The roles of the different family members and sexes tend to follow rather uniform patterns within social class and cultural configurations. In terms of family affairs, Hispanic Peruvian patterns are strongly centered on the father as family head, although women increasingly occupy this titular role in rural as well as urban areas, amounting to 20 percent of all households. As is the pattern in other countries, women have increasingly sought wage and salaried work to meet family needs. This, coupled with the fact that social and economic stress has forced a departure from the traditionally practiced versions, the patriarchal family is gradually losing its place as the model of family life. Contributing to these changes are the neolocality of nuclear families living in cities and the loss of male populations in rural areas through migration and various povertyrelated conditions that lead men to abandon their families. Families are patricentric, and the male head of household is considered the authority. His wife follows him in this respect, yet exercises considerable control over her own affairs with respect to property and marketing. This gender and lineage hierarchy is to be seen as families walk single-file to market, each carrying their bundles, the husband leading the way, followed by his wife and then the children.

In many Quechua communities, the ancient kinship system of patrilineages (called kastas in some areas) survives. It is thought to have been the basis for the Incaic clan village, the ayllu (see Glossary). In a patrilineal system, wives belong to their father's lineage and their children to their father's side of the family tree. This differs from the Hispanic system, which is bilateral, that is, including one's mother's kin as part of the extended family, as in the British system. Where the native Americans follow a patrilineal system, families are at once at odds with the formal requirement of Peruvian law, which demands the use of both paternal and maternal names as part of one's official identity, thus forcing the bilateral pattern on them.

In many Hispanic mestizo homes, fathers often exercise strong authoritarian roles, controlling the family budget, administering discipline, and representing the group interest to the external world. Mothers in these homes, on the other hand, often control and manage the internal affairs in the household, assigning tasks to children and to the female servant(s) present in virtually every urban middle- and upper-class home. For children school is de rigueur, and the more well-to-do, the more certain it is that they attend a private school, where the educational standards approach or equal good schools in other countries. The home is prized and well-cared for, with patios and yards protected by glass-studded walls and, in recent years, by electrical devices to keep out thieves.

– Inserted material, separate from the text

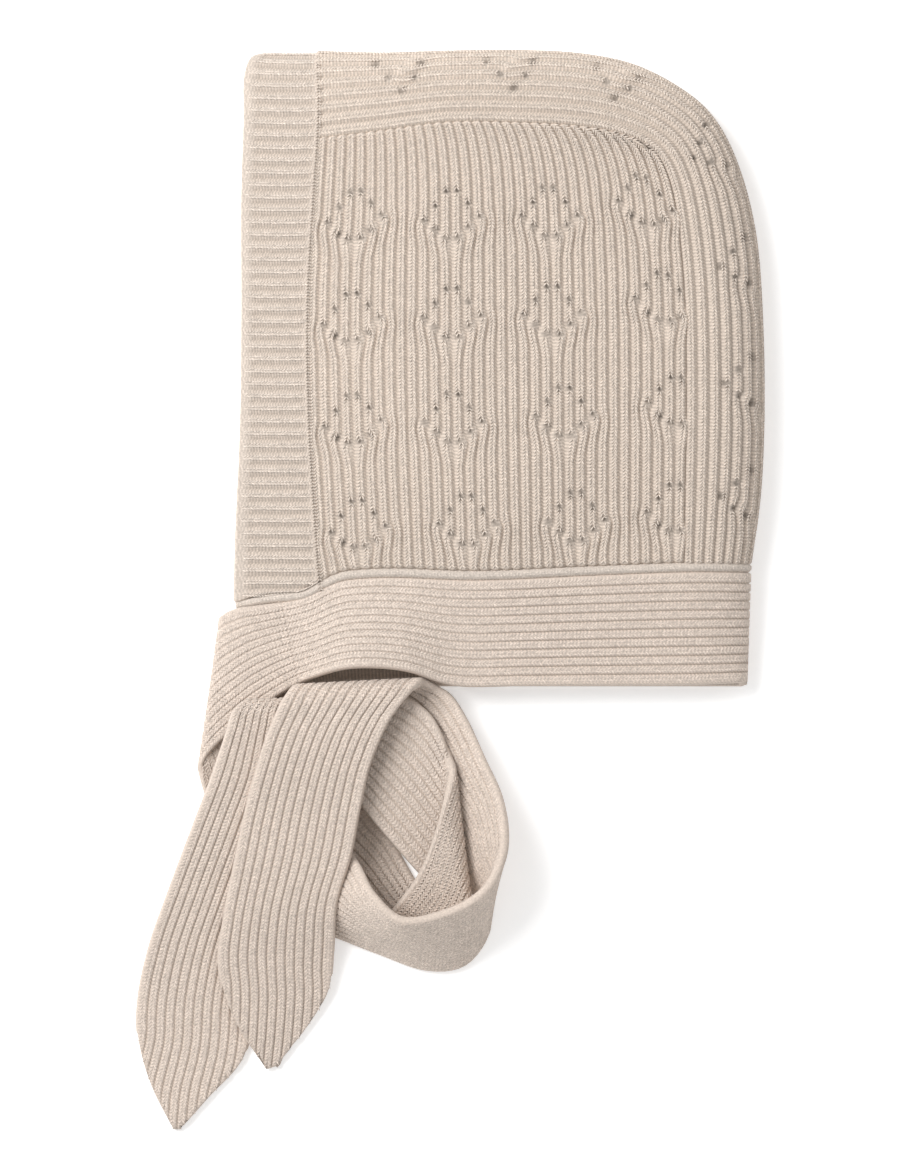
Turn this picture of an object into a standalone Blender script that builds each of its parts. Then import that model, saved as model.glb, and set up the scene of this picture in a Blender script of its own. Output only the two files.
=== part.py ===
"""A baby bonnet of fine wool rib, lying on its side with its long ties looped in front of the neck.

Plan places start at the front neck corner of the bonnet's outline: +X runs to the back of the head,
+Y to the crown and +Z up from the surface that it lies on. At the end everything is moved so that
the middle of the whole box is over the origin.
"""

import math

import bmesh
import bpy
import numpy as np

# Driving sizes, in metres
bonnet_depth = 0.1612
bonnet_height = 0.1953
pile_height = 0.0205
fold_height = 0.0055
crown_round = 0.024
floor_round = 0.012
face_sink_share = 0.50
neck_sink_share = 0.40
panel_wall = 0.0022
strip_wall = 0.0020
rib_relief = 0.0005
strip_width = 0.0332
edge_width = 0.0030
edge_height = 0.0034
edge_proud = 0.0006
seam_gap = 0.0003
edge_gap = 0.0005
tie_gap = 0.0006
side_rib = 0.0036
band_rib = 0.0038
crown_rib = 0.0031
strip_rib = 0.0030

# The folded outline and the seam inside it, from the front band over the crown to the neck edge
# Columns: fold_along, fold_up, seam_along, seam_up
CROWN = (
    (0.146, 1.000, 0.150, 0.860),
    (0.269, 0.997, 0.269, 0.871),
    (0.398, 1.000, 0.398, 0.884),
    (0.533, 1.001, 0.533, 0.883),
    (0.658, 0.995, 0.640, 0.878),
    (0.763, 0.975, 0.715, 0.867),
    (0.860, 0.930, 0.769, 0.849),
    (0.917, 0.879, 0.802, 0.822),
    (0.958, 0.802, 0.825, 0.770),
    (0.985, 0.706, 0.840, 0.683),
    (0.996, 0.595, 0.848, 0.587),
    (1.000, 0.452, 0.850, 0.452),
    (0.994, 0.310, 0.848, 0.310),
    (0.975, 0.190, 0.846, 0.190),
)
CORNER_ROW = 6

# The front band, from its folded top down to the neck edge
# Columns: up, face_along, seam_along
BAND = (
    (0.997, 0.030, 0.146),
    (0.980, 0.017, 0.147),
    (0.903, 0.010, 0.150),
    (0.781, 0.004, 0.141),
    (0.598, 0.004, 0.129),
    (0.429, 0.002, 0.131),
    (0.246, -0.006, 0.144),
    (0.160, -0.009, 0.152),
    (0.120, -0.009, 0.158),
)

# The line of the rolled edge, from the face to the back
# Columns: along, up
EDGE = (
    (-0.010, 0.124),
    (0.052, 0.135),
    (0.129, 0.144),
    (0.160, 0.159),
    (0.196, 0.171),
    (0.230, 0.174),
    (0.456, 0.172),
    (0.687, 0.180),
    (0.879, 0.185),
    (0.975, 0.184),
)

# The neckband's lower edge and how far it is lifted off its plain lie, in strip widths
# Columns: top_along, low_along, low_up, top_lift, low_lift
NECK = (
    (0.975, 0.968, 0.006, 0.00, 0.00),
    (0.860, 0.860, 0.003, 0.00, 0.00),
    (0.690, 0.690, 0.002, 0.00, 0.00),
    (0.540, 0.540, 0.001, 0.00, 0.00),
    (0.410, 0.410, 0.001, 0.00, 0.00),
    (0.300, 0.310, 0.025, 0.00, 0.14),
    (0.190, 0.205, 0.028, 0.00, 0.20),
    (0.080, 0.112, 0.006, 0.00, 0.06),
)

# The ties: both edges of the ribbon at each section past the neckband, in strip widths from the
# corner under the front of the neck edge, with the height of the ribbon's middle
# Columns: top_x, top_y, top_z, low_x, low_y, low_z
TIE_NEAR = (
    (0.17, -0.03, 0.30, 0.36, -0.84, 0.29),
    (0.02, -0.05, 0.30, 0.02, -1.10, 0.29),
    (-0.12, -0.14, 0.25, -0.32, -1.51, 0.25),
    (-0.06, -0.22, 0.21, -0.28, -1.75, 0.21),
    (0.20, -0.70, 0.21, -0.14, -1.92, 0.20),
    (0.56, -1.36, 0.20, 0.02, -2.22, 0.16),
    (0.97, -2.17, 0.19, 0.26, -2.74, 0.11),
    (1.14, -2.42, 0.42, 0.49, -2.98, 0.04),
    (1.27, -2.66, 0.70, 0.83, -3.04, 0.04),
    (1.53, -2.90, 0.80, 1.32, -3.22, 0.04),
    (1.82, -2.88, 0.80, 1.79, -3.38, 0.04),
    (2.17, -2.74, 0.79, 2.14, -3.32, 0.04),
    (2.38, -2.54, 0.78, 2.33, -3.02, 0.045),
    (2.48, -2.30, 0.76, 2.30, -2.80, 0.055),
    (2.50, -2.08, 0.71, 2.14, -2.56, 0.06),
    (2.45, -1.78, 0.60, 2.00, -2.28, 0.06),
    (2.31, -1.45, 0.45, 1.72, -1.98, 0.06),
    (2.14, -1.08, 0.32, 1.37, -1.54, 0.09),
    (1.97, -0.83, 0.25, 0.95, -1.18, 0.20),
    (1.83, -0.75, 0.30, 0.66, -0.87, 0.255),
    (1.74, -0.71, 0.39, 0.57, -0.77, 0.41),
    (1.68, -0.74, 0.51, 0.50, -0.82, 0.55),
    (1.44, -1.02, 0.56, 0.34, -1.14, 0.58),
    (1.24, -1.46, 0.53, 0.22, -1.50, 0.56),
    (1.15, -1.84, 0.49, 0.12, -1.86, 0.50),
    (1.06, -2.31, 0.45, 0.01, -2.37, 0.42),
    (0.92, -2.80, 0.37, -0.10, -2.92, 0.30),
    (0.89, -3.24, 0.18, -0.15, -3.34, 0.22),
    (0.85, -3.57, 0.09, -0.09, -3.64, 0.18),
    (0.66, -3.90, 0.05, 0.06, -3.98, 0.14),
    (0.37, -4.28, 0.04, 0.28, -4.31, 0.04),
)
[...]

The lower-class household in the urban areas--such as Lima, Trujillo, or Arequipa--presents the other side of this coin. In metropolitan Lima, 7 percent of the population lives in a tugurio (inner-city barrio) and 47 percent in a squatter settlement. The older pueblos jovenes erected in the 1950s had the look in 1990 of concrete middle-class permanency, with electricity, water, and sewerage. The newer invaded areas, however, had a raw and dusty look: housing appeared ramshackle, made of bamboo matting (esteras) and miscellaneous construction materials scrounged from any available source. Here, as in the tugurios, the domestic scene reveals a constant scramble for existence: the men generally leave at the crack of dawn to travel via long bus routes to reach work sites, often in heavy construction, where without protective gear, such as hard hats or steel-toed shoes, they haul iron bars and buckets of cement up rickety planks and scaffolding. With an abundance of men desperate for work, modern buildings are raised more with intensive labor than machinery.

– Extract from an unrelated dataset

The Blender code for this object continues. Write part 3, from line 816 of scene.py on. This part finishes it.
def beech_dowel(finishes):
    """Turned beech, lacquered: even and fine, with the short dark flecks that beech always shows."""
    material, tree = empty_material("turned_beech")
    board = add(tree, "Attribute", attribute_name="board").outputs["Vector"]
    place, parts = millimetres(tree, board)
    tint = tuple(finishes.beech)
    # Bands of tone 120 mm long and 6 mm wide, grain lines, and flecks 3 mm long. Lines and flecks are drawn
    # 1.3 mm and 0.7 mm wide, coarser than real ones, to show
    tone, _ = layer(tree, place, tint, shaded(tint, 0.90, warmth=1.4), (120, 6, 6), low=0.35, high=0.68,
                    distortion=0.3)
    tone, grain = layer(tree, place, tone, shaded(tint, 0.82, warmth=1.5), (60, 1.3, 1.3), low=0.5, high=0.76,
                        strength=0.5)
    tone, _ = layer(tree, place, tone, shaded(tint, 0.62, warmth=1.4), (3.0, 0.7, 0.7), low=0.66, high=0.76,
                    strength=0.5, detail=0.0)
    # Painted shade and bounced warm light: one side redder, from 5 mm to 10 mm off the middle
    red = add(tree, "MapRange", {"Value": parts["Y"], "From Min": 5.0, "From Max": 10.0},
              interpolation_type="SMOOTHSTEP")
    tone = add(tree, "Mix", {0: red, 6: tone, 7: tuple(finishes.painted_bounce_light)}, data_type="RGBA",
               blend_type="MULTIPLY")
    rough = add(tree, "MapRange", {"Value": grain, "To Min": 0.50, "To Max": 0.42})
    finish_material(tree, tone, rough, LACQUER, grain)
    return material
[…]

Women's roles in the squatter settlements cover a wide variety of tasks, including hauling water from corner spigots and beginning the daily preparation of food over kerosene stoves. In the 1975-91 period, the food supply for substantial numbers of the urban lower class in Lima and other coastal cities came from the United States Food for Peace (Public Law 480) programs administered by private voluntary organizations. Women also keep their wide-ranging family members connected, seeking the food supply with meager funds, and doing various short-term jobs for cash. According to social scientist Carol Graham, the poor urban areas have a high percentage of female-headed households, as well as a large number of abandoned mothers who are left with the full responsibility for supporting their households and raising the children.